_GIVEN PROBLEM_
All of the data should be repeated exactly; pictures are not part of the copy.

+---+

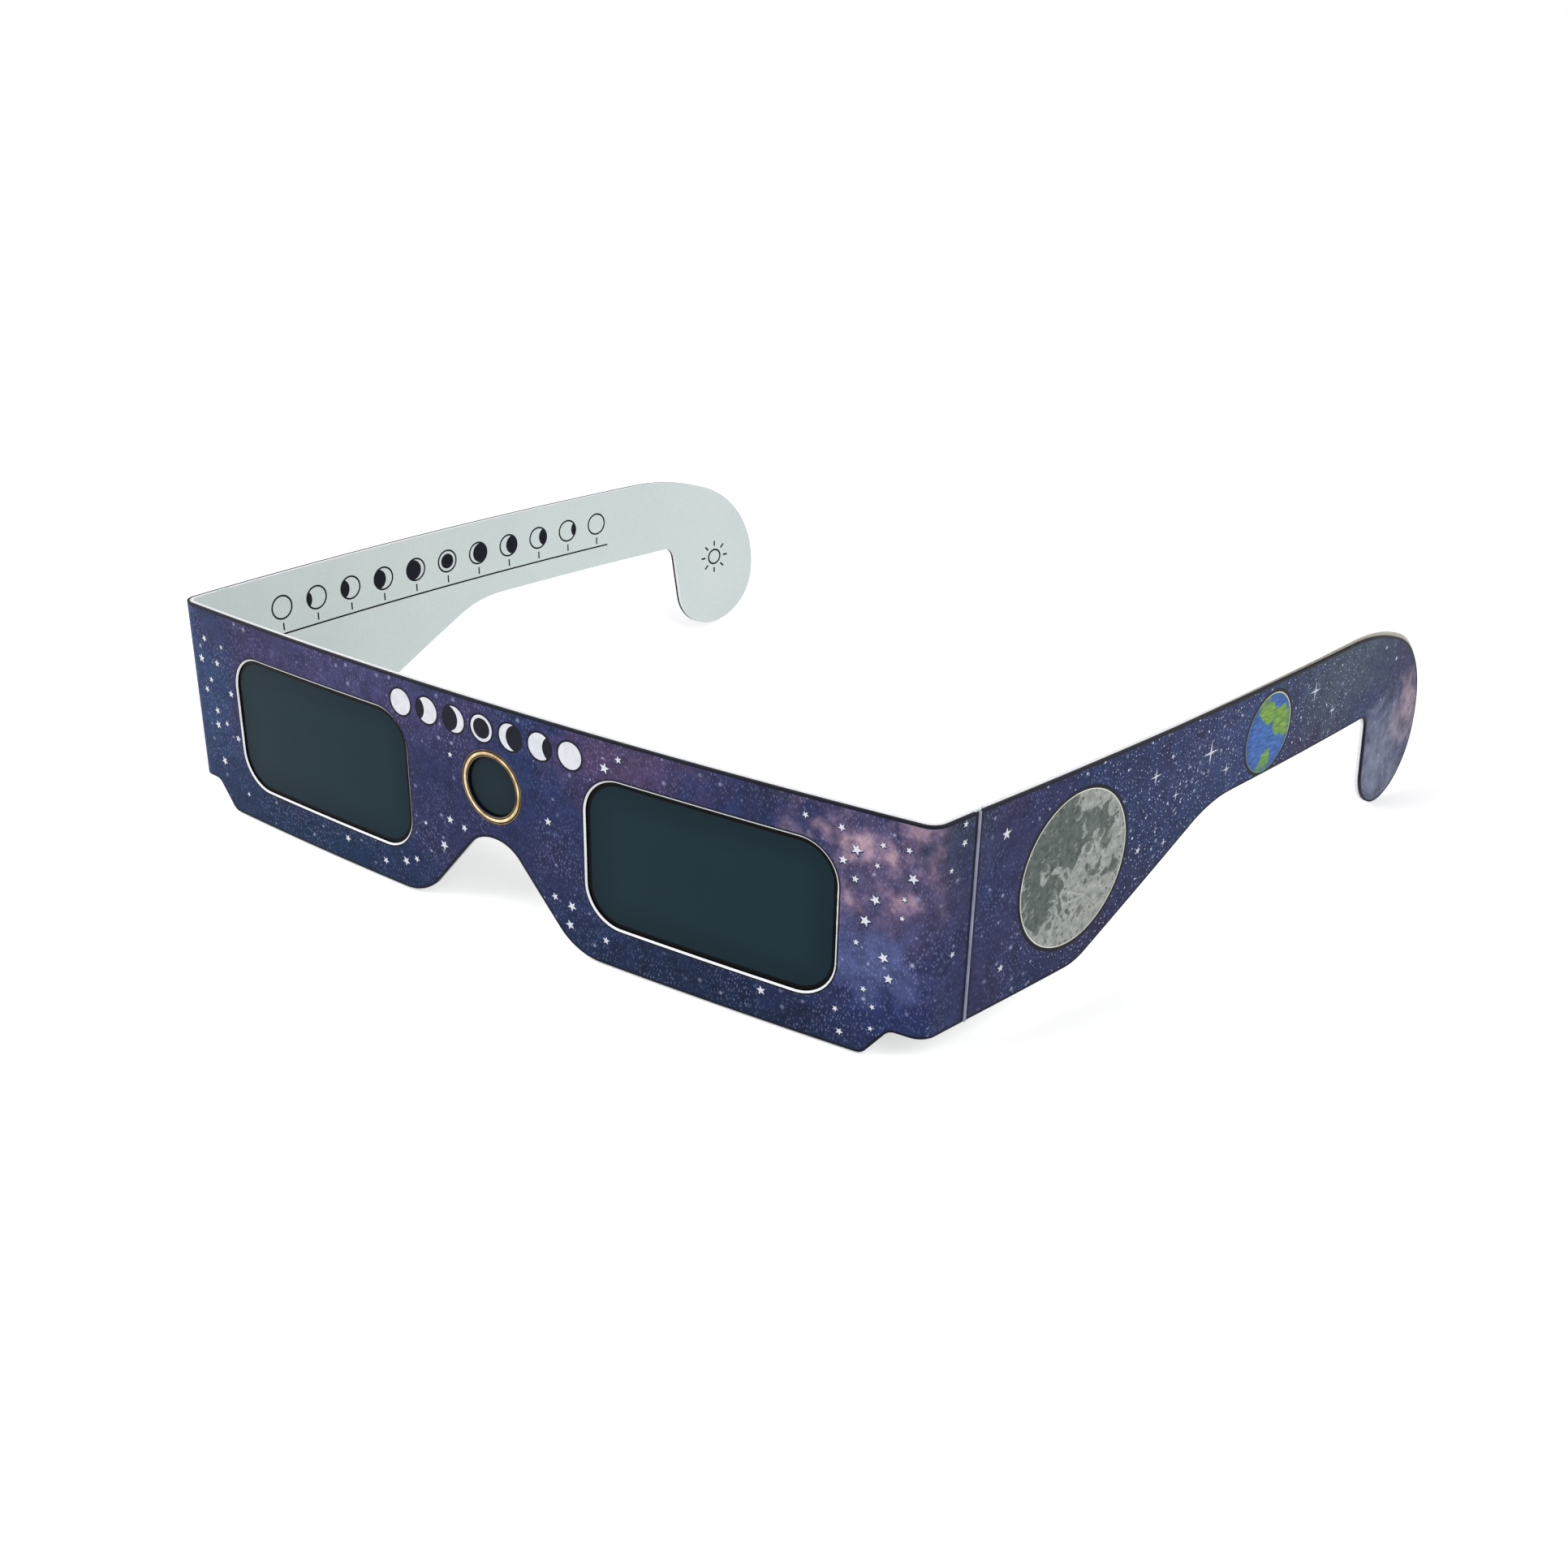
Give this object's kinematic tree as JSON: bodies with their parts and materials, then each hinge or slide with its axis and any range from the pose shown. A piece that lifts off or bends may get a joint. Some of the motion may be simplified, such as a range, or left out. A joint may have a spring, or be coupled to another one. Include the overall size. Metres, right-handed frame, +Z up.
{
  "type": "paper eclipse glasses",
  "caption": "Laminated card viewer with two dark filter windows, a round window over the nose, and folding card arms with ear hooks.",
  "frame": {"origin": "on the surface that the glasses stand on, under the middle of their overall box", "axes": "+X along the front, from the left window to the right one as seen by someone who looks at the printed front; +Y from the front back to the ear hooks; +Z up"},
  "size_m": [0.1796, 0.149, 0.0381],
  "materials": {
    "printed_card": "satin print",
    "white_card": "matt uncoated",
    "adhesive": "clear adhesive sheet",
    "filter_film": "satin dark film",
    "gold_foil": "pressed foil",
    "crease_card": "rubbed print on a crease"
  },
  "bodies": {
    "front": {"front_printed_card": "printed_card", "front_white_liner": "white_card", "front_glue_sheet": "adhesive", "left_filter_film": "filter_film", "right_filter_film": "filter_film", "centre_filter_film": "filter_film", "left_fold_bead": "crease_card", "right_fold_bead": "crease_card", "centre_foil_ring": "gold_foil"},
    "left_arm": {"left_arm_printed_card": "printed_card", "left_arm_glue_sheet": "adhesive", "left_arm_white_liner": "white_card"},
    "right_arm": {"right_arm_printed_card": "printed_card", "right_arm_glue_sheet": "adhesive", "right_arm_white_liner": "white_card"}
  },
  "joints": [
    {"name": "left_arm_fold", "type": "hinge", "parent": "front", "child": "left_arm", "pos_m": [-0.08951, -0.06247, 0.0216], "axis": [0, 0, -1], "range_deg": [-91, 84]},
    {"name": "right_arm_fold", "type": "hinge", "parent": "front", "child": "right_arm", "pos_m": [0.06558, -0.06268, 0.0216], "axis": [0, 0, 1], "range_deg": [-77, 98]}
  ]
}
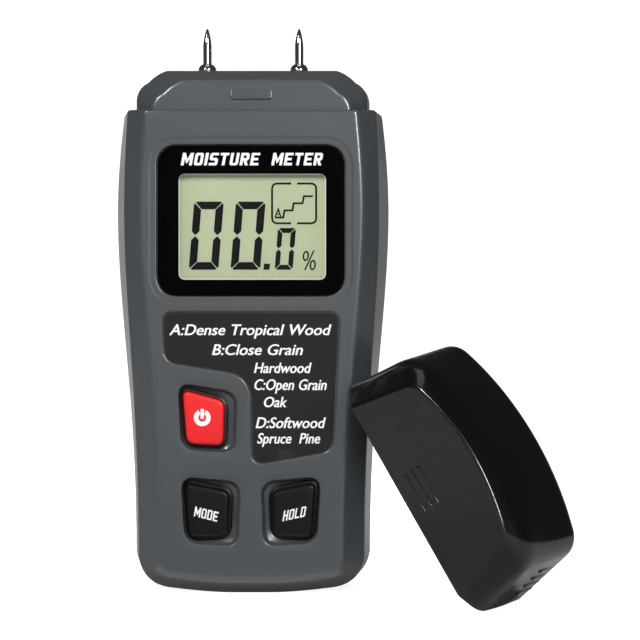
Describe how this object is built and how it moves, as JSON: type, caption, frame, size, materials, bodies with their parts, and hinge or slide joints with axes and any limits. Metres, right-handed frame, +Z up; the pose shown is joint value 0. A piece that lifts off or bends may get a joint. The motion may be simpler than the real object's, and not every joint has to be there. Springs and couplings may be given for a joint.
{
  "type": "moisture meter",
  "caption": "Handheld pin-type wood moisture meter with a display and keypad, standing on its end with its pin cap taken off and leaning on it.",
  "frame": {"origin": "centre of the flat foot on the bottom end, in the parting plane between the two shells", "axes": "+Z up along the meter's length to the pins, +X to the right as seen from the front, display and keys face -Y"},
  "size_m": [0.1053, 0.0574, 0.1335],
  "materials": {
    "case_plastic": "fine moulded grain, satin",
    "cap_plastic": "semi-gloss moulded with fine grain",
    "label_film": "printed film, satin",
    "window_plastic": "polished, back-printed border",
    "lcd_glass": "satin polariser over a reflector",
    "frame_plastic": "moulded, unpainted",
    "zebra_rubber": "soft striped elastomer",
    "board_laminate": "green solder mask",
    "chip_plastic": "moulded, dull",
    "red_key": "satin",
    "black_key": "satin, fine grain",
    "pin_nickel": "bright plated",
    "socket_brass": "turned",
    "screw_steel": "zinc plated",
    "battery_can": "wrapped can, satin",
    "red_wire": "insulated wire",
    "black_wire": "insulated wire"
  },
  "bodies": {
    "meter": {"front_shell": "case_plastic", "rear_shell": "case_plastic", "display_window": "window_plastic", "lcd_panel": "lcd_glass", "lcd_frame": "frame_plastic", "zebra_strip": "zebra_rubber", "species_label": "label_film", "circuit_board": "board_laminate", "controller_chip": "chip_plastic", "left_pin": "pin_nickel", "right_pin": "pin_nickel", "left_pin_collar": "pin_nickel", "right_pin_collar": "pin_nickel", "left_pin_socket": "socket_brass", "right_pin_socket": "socket_brass", "left_pin_lead": "red_wire", "right_pin_lead": "black_wire", "battery": "battery_can", "battery_snap": "black_wire", "battery_lead_positive": "red_wire", "battery_lead_negative": "black_wire", "power_switch": "chip_plastic", "mode_switch": "chip_plastic", "hold_switch": "chip_plastic", "case_screw_lower_left": "screw_steel", "case_screw_lower_right": "screw_steel", "case_screw_upper_left": "screw_steel", "case_screw_upper_right": "screw_steel", "board_screw_lower_left": "screw_steel", "board_screw_lower_right": "screw_steel", "board_screw_upper_left": "screw_steel", "board_screw_upper_right": "screw_steel"},
    "battery_door": {"battery_door": "case_plastic"},
    "power_button": {"power_button": "red_key", "power_plunger": "frame_plastic"},
    "mode_button": {"mode_button": "black_key", "mode_plunger": "frame_plastic"},
    "hold_button": {"hold_button": "black_key", "hold_plunger": "frame_plastic"},
    "protective_cap": {"protective_cap": "cap_plastic"}
  },
  "joints": [
    {"name": "power_button_press", "type": "slide", "parent": "meter", "child": "power_button", "axis": [0, 1, 0], "range_m": [0, 0.0005], "stiffness_N_per_m": 400, "springref_m": -0.001},
    {"name": "mode_button_press", "type": "slide", "parent": "meter", "child": "mode_button", "axis": [0, 1, 0], "range_m": [0, 0.0005], "stiffness_N_per_m": 400, "springref_m": -0.001},
    {"name": "hold_button_press", "type": "slide", "parent": "meter", "child": "hold_button", "axis": [0, 1, 0], "range_m": [0, 0.0005], "stiffness_N_per_m": 400, "springref_m": -0.001},
    {"name": "battery_door_hinge", "type": "hinge", "parent": "meter", "child": "battery_door", "pos_m": [0, 0.01255, 0.01495], "axis": [-1, 0, 0], "range_deg": [0, 95]},
    {"name": "protective_cap_lift", "type": "slide", "parent": "meter", "child": "protective_cap", "axis": [0.6668, -0.508, 0.5453], "range_m": [0, 0.03]}
  ]
}
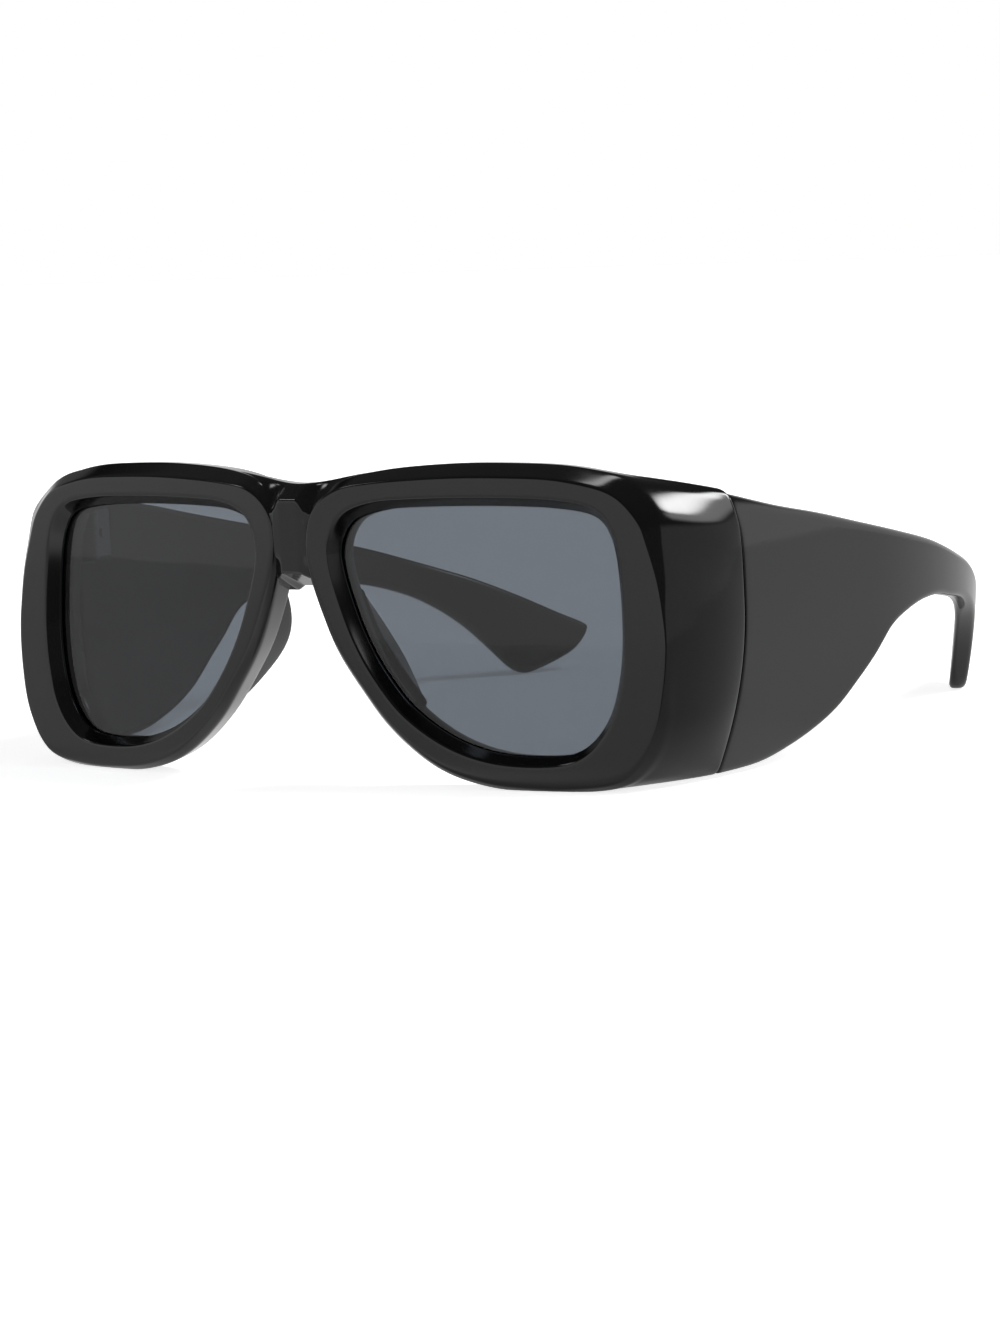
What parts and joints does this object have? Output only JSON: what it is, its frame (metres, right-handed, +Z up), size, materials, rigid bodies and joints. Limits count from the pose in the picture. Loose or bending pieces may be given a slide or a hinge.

+---+

_RESPONSE TO THIS EXERCISE_
Give this object's kinematic tree as JSON: bodies with their parts and materials, then each hinge or slide with its axis and any range from the pose shown. A piece that lifts off or bends may get a joint. Some of the motion may be simplified, such as a range, or left out. A joint may have a spring, or be coupled to another one. Include the overall size. Metres, right-handed frame, +Z up.
{
  "type": "paper eclipse glasses",
  "caption": "Laminated card viewer with two dark filter windows, a round window over the nose, and folding card arms with ear hooks.",
  "frame": {"origin": "on the surface that the glasses stand on, under the middle of their overall box", "axes": "+X along the front, from the left window to the right one as seen by someone who looks at the printed front; +Y from the front back to the ear hooks; +Z up"},
  "size_m": [0.1796, 0.149, 0.0381],
  "materials": {
    "printed_card": "satin print",
    "white_card": "matt uncoated",
    "adhesive": "clear adhesive sheet",
    "filter_film": "satin dark film",
    "gold_foil": "pressed foil",
    "crease_card": "rubbed print on a crease"
  },
  "bodies": {
    "front": {"front_printed_card": "printed_card", "front_white_liner": "white_card", "front_glue_sheet": "adhesive", "left_filter_film": "filter_film", "right_filter_film": "filter_film", "centre_filter_film": "filter_film", "left_fold_bead": "crease_card", "right_fold_bead": "crease_card", "centre_foil_ring": "gold_foil"},
    "left_arm": {"left_arm_printed_card": "printed_card", "left_arm_glue_sheet": "adhesive", "left_arm_white_liner": "white_card"},
    "right_arm": {"right_arm_printed_card": "printed_card", "right_arm_glue_sheet": "adhesive", "right_arm_white_liner": "white_card"}
  },
  "joints": [
    {"name": "left_arm_fold", "type": "hinge", "parent": "front", "child": "left_arm", "pos_m": [-0.08951, -0.06247, 0.0216], "axis": [0, 0, -1], "range_deg": [-91, 84]},
    {"name": "right_arm_fold", "type": "hinge", "parent": "front", "child": "right_arm", "pos_m": [0.06558, -0.06268, 0.0216], "axis": [0, 0, 1], "range_deg": [-77, 98]}
  ]
}
Describe how this object is built and how it moves, as JSON: type, caption, frame, size, materials, bodies with their parts, and hinge or slide joints with axes and any limits. Metres, right-handed frame, +Z up; the pose shown is joint value 0. A piece that lifts off or bends may get a joint. The motion may be simpler than the real object's, and not every joint has to be there. Springs and couplings may be given for a joint.
{
  "type": "moisture meter",
  "caption": "Handheld pin-type wood moisture meter with a display and keypad, standing on its end with its pin cap taken off and leaning on it.",
  "frame": {"origin": "centre of the flat foot on the bottom end, in the parting plane between the two shells", "axes": "+Z up along the meter's length to the pins, +X to the right as seen from the front, display and keys face -Y"},
  "size_m": [0.1053, 0.0574, 0.1335],
  "materials": {
    "case_plastic": "fine moulded grain, satin",
    "cap_plastic": "semi-gloss moulded with fine grain",
    "label_film": "printed film, satin",
    "window_plastic": "polished, back-printed border",
    "lcd_glass": "satin polariser over a reflector",
    "frame_plastic": "moulded, unpainted",
    "zebra_rubber": "soft striped elastomer",
    "board_laminate": "green solder mask",
    "chip_plastic": "moulded, dull",
    "red_key": "satin",
    "black_key": "satin, fine grain",
    "pin_nickel": "bright plated",
    "socket_brass": "turned",
    "screw_steel": "zinc plated",
    "battery_can": "wrapped can, satin",
    "red_wire": "insulated wire",
    "black_wire": "insulated wire"
  },
  "bodies": {
    "meter": {"front_shell": "case_plastic", "rear_shell": "case_plastic", "display_window": "window_plastic", "lcd_panel": "lcd_glass", "lcd_frame": "frame_plastic", "zebra_strip": "zebra_rubber", "species_label": "label_film", "circuit_board": "board_laminate", "controller_chip": "chip_plastic", "left_pin": "pin_nickel", "right_pin": "pin_nickel", "left_pin_collar": "pin_nickel", "right_pin_collar": "pin_nickel", "left_pin_socket": "socket_brass", "right_pin_socket": "socket_brass", "left_pin_lead": "red_wire", "right_pin_lead": "black_wire", "battery": "battery_can", "battery_snap": "black_wire", "battery_lead_positive": "red_wire", "battery_lead_negative": "black_wire", "power_switch": "chip_plastic", "mode_switch": "chip_plastic", "hold_switch": "chip_plastic", "case_screw_lower_left": "screw_steel", "case_screw_lower_right": "screw_steel", "case_screw_upper_left": "screw_steel", "case_screw_upper_right": "screw_steel", "board_screw_lower_left": "screw_steel", "board_screw_lower_right": "screw_steel", "board_screw_upper_left": "screw_steel", "board_screw_upper_right": "screw_steel"},
    "battery_door": {"battery_door": "case_plastic"},
    "power_button": {"power_button": "red_key", "power_plunger": "frame_plastic"},
    "mode_button": {"mode_button": "black_key", "mode_plunger": "frame_plastic"},
    "hold_button": {"hold_button": "black_key", "hold_plunger": "frame_plastic"},
    "protective_cap": {"protective_cap": "cap_plastic"}
  },
  "joints": [
    {"name": "power_button_press", "type": "slide", "parent": "meter", "child": "power_button", "axis": [0, 1, 0], "range_m": [0, 0.0005], "stiffness_N_per_m": 400, "springref_m": -0.001},
    {"name": "mode_button_press", "type": "slide", "parent": "meter", "child": "mode_button", "axis": [0, 1, 0], "range_m": [0, 0.0005], "stiffness_N_per_m": 400, "springref_m": -0.001},
    {"name": "hold_button_press", "type": "slide", "parent": "meter", "child": "hold_button", "axis": [0, 1, 0], "range_m": [0, 0.0005], "stiffness_N_per_m": 400, "springref_m": -0.001},
    {"name": "battery_door_hinge", "type": "hinge", "parent": "meter", "child": "battery_door", "pos_m": [0, 0.01255, 0.01495], "axis": [-1, 0, 0], "range_deg": [0, 95]},
    {"name": "protective_cap_lift", "type": "slide", "parent": "meter", "child": "protective_cap", "axis": [0.6668, -0.508, 0.5453], "range_m": [0, 0.03]}
  ]
}
What parts and joints does this object have? Output only JSON: what it is, its frame (metres, right-handed, +Z up), size, materials, rigid bodies and joints. Limits count from the pose in the picture. Loose or bending pieces may be given a slide or a hinge.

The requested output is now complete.